I included it in NLopt, but really only for comparison purposes, and I recommend that people only use it for this purpose. I don’t know why Optim.jl uses it by default for gradient-free problems.
What “Powell-like” routine are you referring to? I don’t see one in Optim.jl? (When you say “100 times slower”, do you mean that it converges in 100x more iterations, or that each iteration is 100x slower?)
I’m curious what the Nelder-Mead Fortran library you refer to is actually doing when it “check[s] whether the output is a true minimum.” For nonconvex optimization, finding (and verifying) global optimality is a difficult problem. I suspect that what the code is actually doing is checking whether it is at a local minimum.
Even that is not so easy in a derivative-free algorithm. You could use finite differences, but that involves 2n more function evaluations in n dimensions, and its reliability is limited by a choice of step size.
The reason why you might want such a check in Nelder–Mead is that the Nelder–Mead algorithm is known to be flawed: it might not converge to a local minimum. That’s why I say it is obsolete and should typically be avoided.

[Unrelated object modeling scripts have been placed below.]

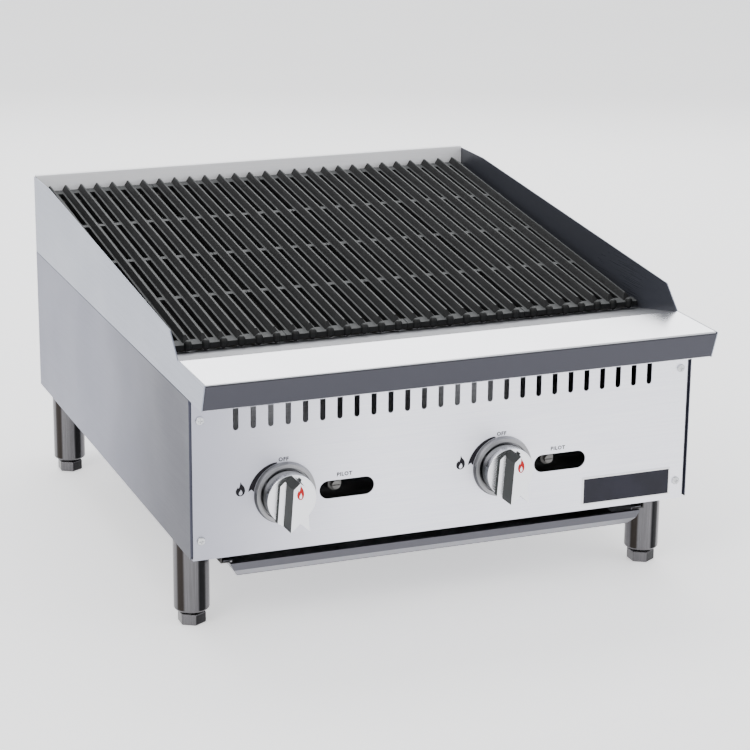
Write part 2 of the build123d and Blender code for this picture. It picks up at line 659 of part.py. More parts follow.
manifold_r = inlet_pipe_r
valve_r = 11.0
valve_ys = (depth(38.0), depth(84.0))
inlet_stub_r = 6.0
for word, x in knob_xs.items():
    axis_z = height(knob_z)
    stem_ys = (depth(-knob_front + 8), valve_ys[0] + 14)
    with BuildPart() as gas_valve:
        rod((x, valve_ys[0], axis_z), (x, valve_ys[1], axis_z), valve_r)
        rod((x, pipe_y, pipe_z + manifold_r - 1.5), (x, pipe_y, axis_z), inlet_stub_r)
        rod((x, pipe_y, pipe_z), (x, pipe_y, pipe_z + manifold_r + 0.02), manifold_r + 5, Mode.SUBTRACT)
        rod((x, valve_ys[0] - 1, axis_z), (x, stem_ys[1] + 0.5, axis_z), stem_r + running_clearance,
            Mode.SUBTRACT)
    gas_valve.part.label = f"gas_valve_{word}"
    export_step(gas_valve.part, f"parts/gas_valve_{word}.step")

    with BuildPart() as valve_stem:
        rod((x, stem_ys[0], axis_z), (x, stem_ys[1], axis_z), stem_r)
        flat_end = depth(-knob_front + 26)
        slab((x - stem_r, x + stem_r), (stem_ys[0] - 1, flat_end), (axis_z + 2.6, axis_z + stem_r + 1),
             Mode.SUBTRACT)
    valve_stem.part.label = f"valve_stem_{word}"
    export_step(valve_stem.part, f"parts/valve_stem_{word}.step")

    with BuildPart() as orifice_hood:
        with BuildSketch(Plane(origin=(x, valve_ys[1], axis_z), x_dir=(1, 0, 0), z_dir=(0, 1, 0))):
            RegularPolygon(7.0, 6)
        extrude(amount=10)
        with BuildSketch(Plane(origin=(x, valve_ys[1] + 10, axis_z), x_dir=(1, 0, 0), z_dir=(0, 1, 0))):
            Circle(5.0)
        extrude(amount=6, taper=18)
        rod((x, valve_ys[1] - 1, axis_z), (x, valve_ys[1] + 18, axis_z), 1.0, Mode.SUBTRACT)
    orifice_hood.part.label = f"orifice_hood_{word}"
    export_step(orifice_hood.part, f"parts/orifice_hood_{word}.step")

    pilot_x = pilot_xs[word]
    pilot_ys = (depth(14.0), depth(pipe_y - front_y + 12))
    pilot_body_r = 8.0
    with BuildPart() as pilot_valve:
        rod((pilot_x, pilot_ys[0] + 6, pilot_z), (pilot_x, pilot_ys[1], pilot_z), pilot_body_r)
        rod((pilot_x, pilot_ys[0], pilot_z), (pilot_x, pilot_ys[0] + 6, pilot_z), 5.0)
        rod((pilot_x, pipe_y, pipe_z + manifold_r - 1.5), (pilot_x, pipe_y, pilot_z), 4.5)
        rod((pilot_x, pipe_y, pipe_z), (pilot_x, pipe_y, pipe_z + manifold_r + 0.02), manifold_r + 5,
            Mode.SUBTRACT)
        slab((pilot_x - 5, pilot_x + 5), (pilot_ys[0] - 1, pilot_ys[0] + 1.6), (pilot_z - 0.6,
                                                                                pilot_z + 0.6),
             Mode.SUBTRACT)
    pilot_valve.part.label = f"pilot_valve_{word}"
    export_step(pilot_valve.part, f"parts/pilot_valve_{word}.step")

    pilot_burner_y = depth(burner_front + 20)
    pilot_top = height(knob_z + 24)
    with BuildPart() as pilot_tube:
        with BuildLine():
            route = FilletPolyline((pilot_x, pilot_ys[1], pilot_z), (pilot_x, pilot_burner_y, pilot_z),
                                   (pilot_x, pilot_burner_y, pilot_top), radius=12)
        with BuildSketch(Plane(origin=(pilot_x, pilot_ys[1], pilot_z), z_dir=(0, 1, 0))):
            Circle(pilot_tube_r)
        sweep(path=route)
    pilot_tube.part.label = f"pilot_tube_{word}"
    export_step(pilot_tube.part, f"parts/pilot_tube_{word}.step")

    with BuildPart() as pilot_burner:
        rod((pilot_x, pilot_burner_y, pilot_top), (pilot_x, pilot_burner_y, pilot_top + 10), 5.0)
        rod((pilot_x, pilot_burner_y, pilot_top + 10), (pilot_x, pilot_burner_y, pilot_top + 12), 9.0)
        rod((pilot_x, pilot_burner_y, pilot_top + 2), (pilot_x, pilot_burner_y, pilot_top + 9), 2.0,
            Mode.SUBTRACT)
    pilot_burner.part.label = f"pilot_burner_{word}"
    export_step(pilot_burner.part, f"parts/pilot_burner_{word}.step")

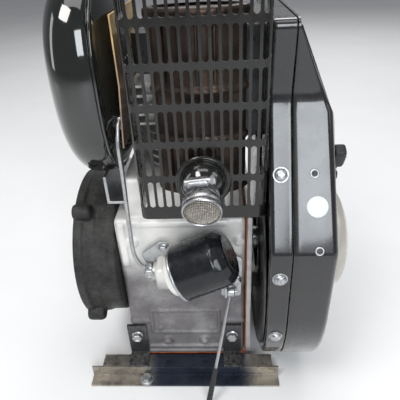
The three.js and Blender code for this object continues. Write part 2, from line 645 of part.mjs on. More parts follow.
place('fuel_cap', turn('z', [
  [0, 393], [24, 393], [27, 390], [27, 378], [24.5, 378], [24.5, 388], [0, 388],
], 32).translate([filler.x, filler.y, 0]), blackPlastic);
place('tank_bracket', join(
  box(-150, -126, -70, 60, neckBox.z1 - 42, neckBox.z1 - 38),
  box(-129, -125 + gap, -70, 60, neckBox.z1 - 54, neckBox.z1 - 38),
  box(-150, -146, -70, 60, neckBox.z1 - 42, neckBox.z1 - 2),
), zinc);
place('heat_shield', pull('y', [[-111, 200], [-109, 200], [-104, 270], [-104, 340], [-106, 340],
  [-106, 270]], -100, 40), brownSteel);

// ---- intake side ----
place('carburettor', join(
  bar('y', intake.outer, 40, 100, cylinderX, intake.z, 24),
  bar('y', 24, 72, 128, cylinderX, intake.z, 24),
  bar('z', 20, 196, intake.z, cylinderX, 100, 24),
  bar('y', 17, 100, 139, cylinderX, intake.z, 24),
).subtract(bar('y', 10, 30, 150, cylinderX, intake.z, 20)), castAluminium);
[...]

Yes sure, but the Nelder Mead result is also restricted to a standard implementation, as you mentioned above (I don’t know what exactly is implemented in Optim.jl). I was just pointing that such theoretical results may not be fundamental in practice (for their exceptionality or for the actual implementations of such methods being already variants that deal with such issues).

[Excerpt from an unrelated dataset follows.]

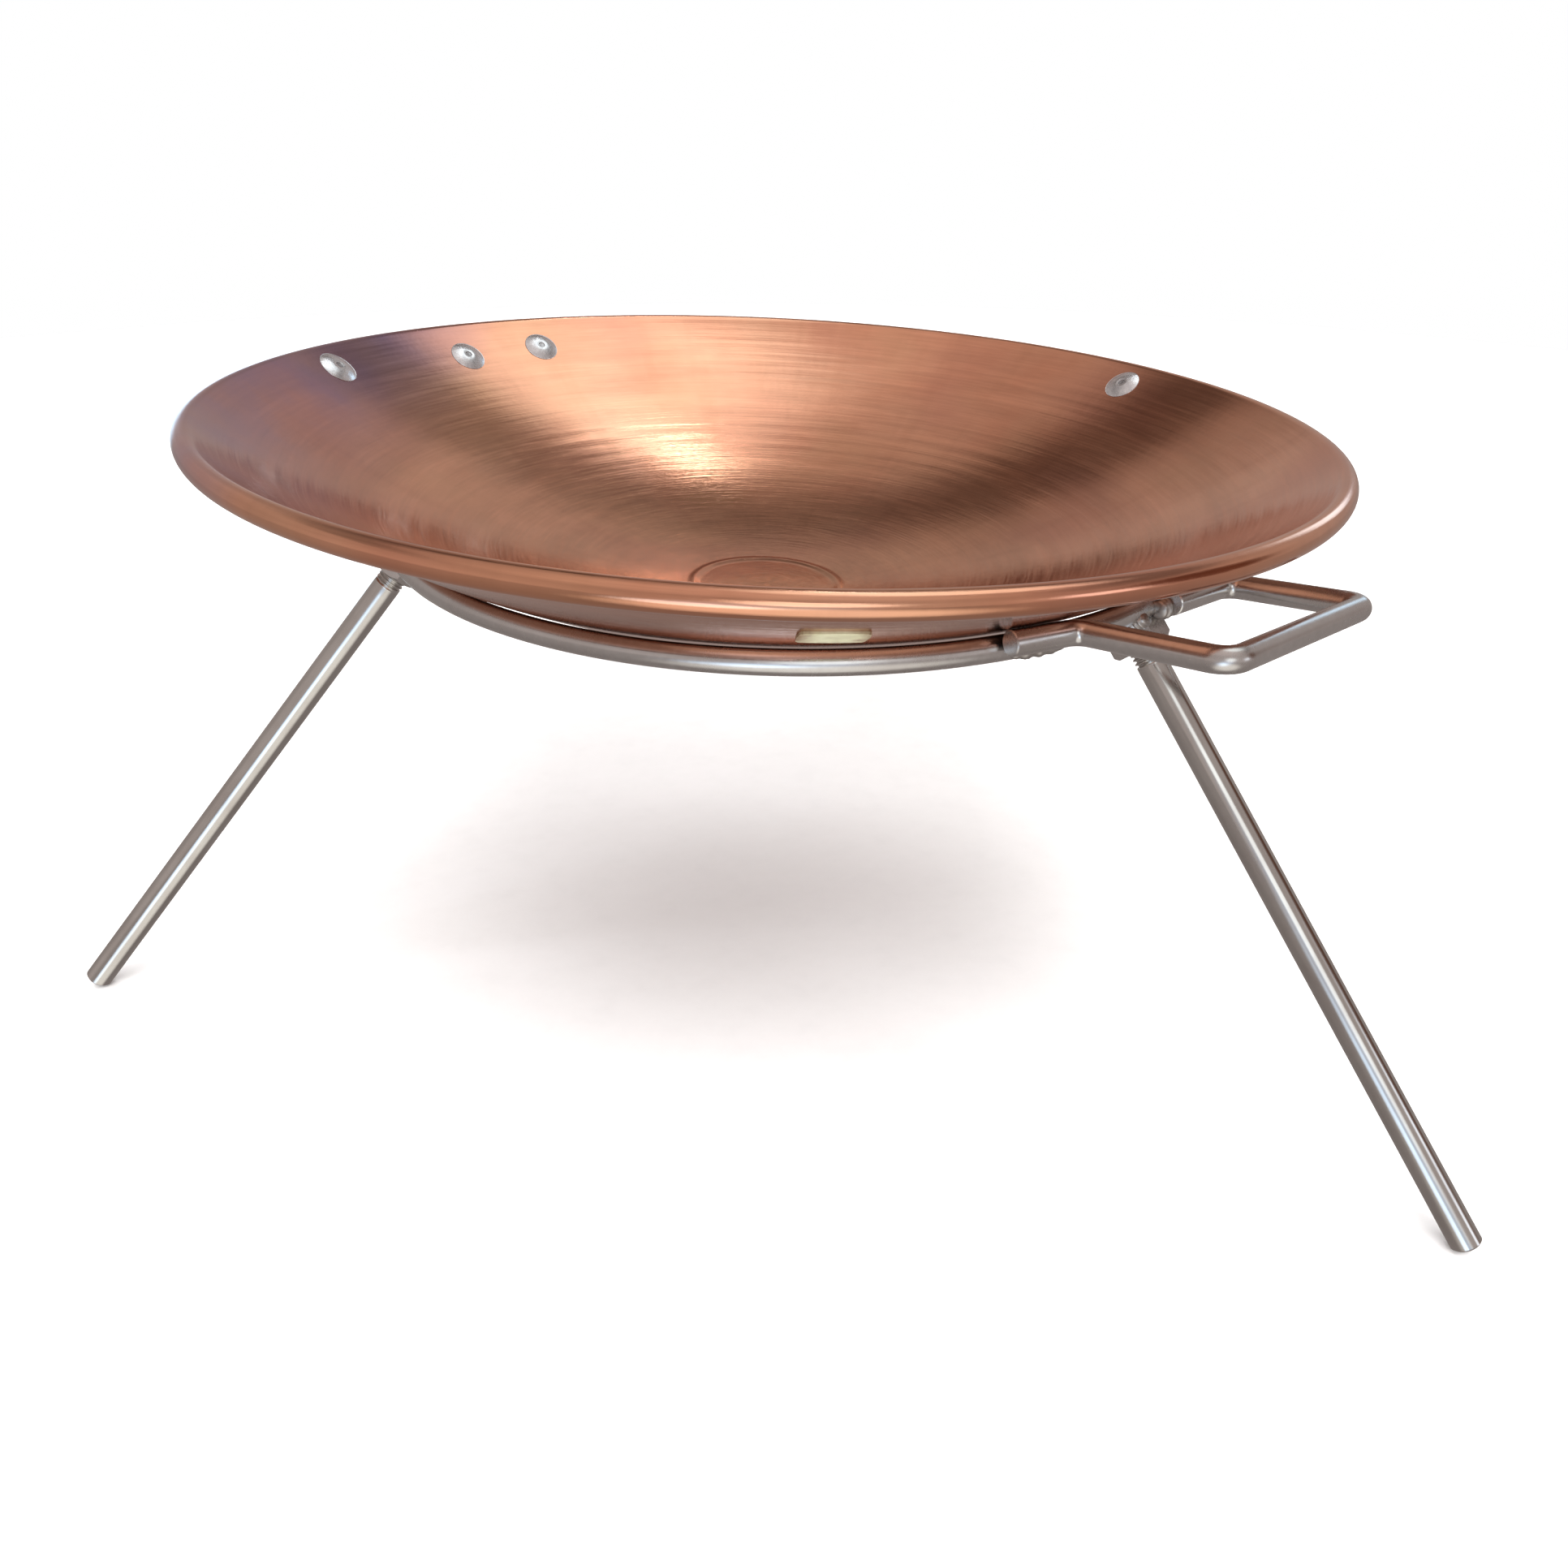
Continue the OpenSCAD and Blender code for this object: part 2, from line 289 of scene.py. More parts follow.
class Surface:
    """A Principled material whose inputs are worked out from the place on the piece."""

    def __init__(self, name):
        self.material = bpy.data.materials.new(name)
        self.material.use_nodes = True
        self.tree = self.material.node_tree
        self.shader = self.tree.nodes["Principled BSDF"]
        self.place = self.node("ShaderNodeTexCoord").outputs["Object"]

    def node(self, kind, **settings):
        made = self.tree.nodes.new(kind)
        for key, value in settings.items():
            setattr(made, key, value)
        return made

    def link(self, source, target):
        self.tree.links.new(source, target)

    def fill(self, socket, value):
        if isinstance(value, bpy.types.NodeSocket):
            self.link(value, socket)
        else:
            socket.default_value = value

    def math(self, operation, *values):
        made = self.node("ShaderNodeMath", operation=operation)
        for socket, value in zip(made.inputs, values):
            self.fill(socket, value)
        return made.outputs[0]

    def split(self, vector):
        made = self.node("ShaderNodeSeparateXYZ")
        self.link(vector, made.inputs[0])
        return made.outputs

    def joined(self, x, y, z):
        made = self.node("ShaderNodeCombineXYZ")
        for socket, value in zip(made.inputs, (x, y, z)):
            self.fill(socket, value)
        return made.outputs[0]

    def noise(self, vector, scale, detail, roughness):
        made = self.node("ShaderNodeTexNoise")
        self.link(vector, made.inputs["Vector"])
        made.inputs["Scale"].default_value = scale
        made.inputs["Detail"].default_value = detail
        made.inputs["Roughness"].default_value = roughness
        return made.outputs[0]

    def ramp(self, value, stops):
        """Colours at places along a value."""
        made = self.node("ShaderNodeValToRGB")
        self.fill(made.inputs[0], value)
        elements = made.color_ramp.elements
        while len(elements) < len(stops):
            elements.new(0.5)
        for element, (spot, colour) in zip(elements, stops):
            element.position = spot
            element.color = (*colour, 1)
        return made.outputs[0]

    def mix(self, share, first, second, blend="MIX"):
        """Blends two colours. The node keeps its colour sockets after those for numbers and vectors."""
        made = self.node("ShaderNodeMix", data_type="RGBA", blend_type=blend)
        self.fill(made.inputs[0], share)
        for socket, colour in ((made.inputs[6], first), (made.inputs[7], second)):
            self.fill(socket, (*colour, 1) if isinstance(colour, tuple) else colour)
        return made.outputs[2]

    def shaded(self, colour, brightness):
        """Multiplies a colour by one brightness."""
        return self.mix(1.0, colour, self.joined(brightness, brightness, brightness), "MULTIPLY")

    def span(self, value, low, high, new_low, new_high):
        """Maps a value from one range to another and stops at its ends."""
        made = self.node("ShaderNodeMapRange")
        for socket, number in zip(made.inputs, (value, low, high, new_low, new_high)):
            self.fill(socket, number)
        return made.outputs[0]

    def spread(self, noise, new_low, new_high):
        """Maps a noise, which mostly lies between 0.3 and 0.7, to a range of values."""
        return self.span(noise, 0.3, 0.7, new_low, new_high)

    def bump(self, height, distance, strength=1.0, after=None):
        """Relief of a depth in metres, on top of an earlier relief if there is one."""
        made = self.node("ShaderNodeBump")
        made.inputs["Distance"].default_value = distance
        made.inputs["Strength"].default_value = strength
        self.link(height, made.inputs["Height"])
        if after is not None:
            self.link(after, made.inputs["Normal"])
        return made.outputs[0]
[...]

(And by that I don’t mean that the OP should be using it instead of a better method)
Yes, of course. But Nelder Mead variants with convergence guarantees also exist.

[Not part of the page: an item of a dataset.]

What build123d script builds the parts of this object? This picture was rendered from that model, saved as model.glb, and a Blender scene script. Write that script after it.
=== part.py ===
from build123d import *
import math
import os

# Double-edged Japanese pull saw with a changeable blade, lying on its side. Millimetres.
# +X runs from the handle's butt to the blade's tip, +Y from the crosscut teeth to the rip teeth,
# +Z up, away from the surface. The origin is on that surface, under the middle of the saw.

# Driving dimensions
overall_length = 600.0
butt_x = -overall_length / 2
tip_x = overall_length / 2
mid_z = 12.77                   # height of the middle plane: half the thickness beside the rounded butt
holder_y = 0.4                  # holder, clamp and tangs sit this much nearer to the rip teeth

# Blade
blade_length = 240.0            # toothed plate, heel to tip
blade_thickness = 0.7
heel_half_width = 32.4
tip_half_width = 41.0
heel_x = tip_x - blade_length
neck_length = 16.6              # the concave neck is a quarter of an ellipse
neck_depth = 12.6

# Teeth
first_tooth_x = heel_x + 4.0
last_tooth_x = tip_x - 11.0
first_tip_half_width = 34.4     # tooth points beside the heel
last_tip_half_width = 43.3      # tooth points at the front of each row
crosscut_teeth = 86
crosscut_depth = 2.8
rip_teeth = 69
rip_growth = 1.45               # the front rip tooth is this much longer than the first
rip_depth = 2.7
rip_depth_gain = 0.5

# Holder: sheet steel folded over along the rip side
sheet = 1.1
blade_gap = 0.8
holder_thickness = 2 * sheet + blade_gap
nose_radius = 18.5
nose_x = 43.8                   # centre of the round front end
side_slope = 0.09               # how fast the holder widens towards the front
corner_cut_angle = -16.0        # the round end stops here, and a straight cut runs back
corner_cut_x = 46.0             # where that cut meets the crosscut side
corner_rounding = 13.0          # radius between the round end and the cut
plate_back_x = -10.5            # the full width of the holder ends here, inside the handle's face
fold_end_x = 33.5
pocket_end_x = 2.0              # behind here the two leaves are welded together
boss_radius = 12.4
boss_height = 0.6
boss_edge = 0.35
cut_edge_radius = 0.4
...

(The Nelder Mead implemented in Optim.jl is a more modern improvement, indeed. It doesn’t seem to have convergence results, though, but behaves better than the classical method)
I think we should go back to this question, because it seems very likely that someone translating a code from Fortran might have done some Fortran style things that would absolutely hammer the Julia performance, like for example using global variables.
Thank @lmiq and @pnavaro for the pointers to PRIMA. I hope it will be useful to the Julia community.
As a maintainer of Powell’s solvers, I am delighted that you @pkofod are interested in these methods. However, I would suggest never implementing these methods from scratch by only looking at the book you mentioned or any other literature. The implementation of these methods is notorious HARD. Powell mentioned that “The development of NEWUOA has taken nearly three years. The work was very frustrating”. For more elaboration on this particular point, you may refer to my talk at The 10th International Congress on Industrial and Applied Mathematics (check the slide titled “Implementation of these methods is HARD” and those after).
Unless you want to spend many frustrating years as Powell (and I) did on implementing these methods, it is better to use some existing implementation as a reference. The very first objective of PRIMA is to provide such a reference implementation.
A native Julia implementation of these methods is highly desirable. It is within the plan of PRIMA. It would be great if someone from the Julia community gets sufficiently interested to take the initiative.